I don't agree with your analysis. An adverb qualifies the action, E.g. "He arrived quickly at my home." "guising" does not modify or qualify how he came, it describes an additional, secondary action, as in "She ran naked through the shady streets, screaming all the way." "screaming" is not an adverb, but an additional action. These are compound sentences, where the conjunction (for instance, "while", or "and") is omitted for brevity.
 
I don't agree with your analysis. An adverb qualifies the action, E.g. "He arrived quickly at my home." "guising" does not modify or qualify how he came, it describes an additional, secondary action, as in "She ran naked through the shady streets, screaming all the way." "screaming" is not an adverb, but an additional action.
Are you even gay or do you just come here to argue with people? I’ve never seen you post anything besides that. That’s a serious question, I’d really like to know.
 
The sentence is not a compound. An example of a compound would be as below:

She ran naked through the shady streets, and she screamed all the way.

But, the example you provided is a simple sentence with an adverbial phrase modifying the verb. Screaming is an adverb, and the phrase "all the way" is an adverbial phrase modifying screaming.

For the predicate to have been compound, both (alleged) verbs would have needed to be in the same tense, else would require a helping verb to change tense.

(e.g., She cursed the judge and will be paying for it when the trial resumes.)

We've digressed from semantics to simple grammar.

To your posting of the 1905 dictionary, that explains the dissonance. Online dictionaries are not even showing guise as a verb in archaic reference, and the age of the citation seems to confirm that it is no longer used as a verb. Of course, that is not absolute, only an indication of its rarity and general lack of use.

Also, "guising" was more common in Scotland and not so much in other places.
 
Sorry I brought it up.
Ruffled feathers aside, it did point out distinctions that are informative, the intent of the thread.

Although guise and disguise can be used more exactly, for most uses, they are synonymous.

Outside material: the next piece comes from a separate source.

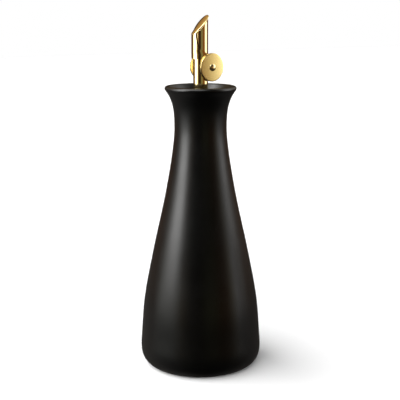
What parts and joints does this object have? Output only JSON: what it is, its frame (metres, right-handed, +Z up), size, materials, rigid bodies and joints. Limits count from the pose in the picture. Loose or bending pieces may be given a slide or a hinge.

And, in American contemporary writing, guise seems to be almost out of use as verb, and maybe almost as much so in Commonwealth countries. Almost all examples of it in print and online dictionaries limited it to mumming or masquerades in the archaic sense. As such, the word is simply one of thousands that are useful to a culture in one century and then fade away to the realm of scholars as the culture changes and moves on.
 
Behest and bequest.

Although the literal definitions are obviously different, the conflation of the two because they are both used in reference to wills is common.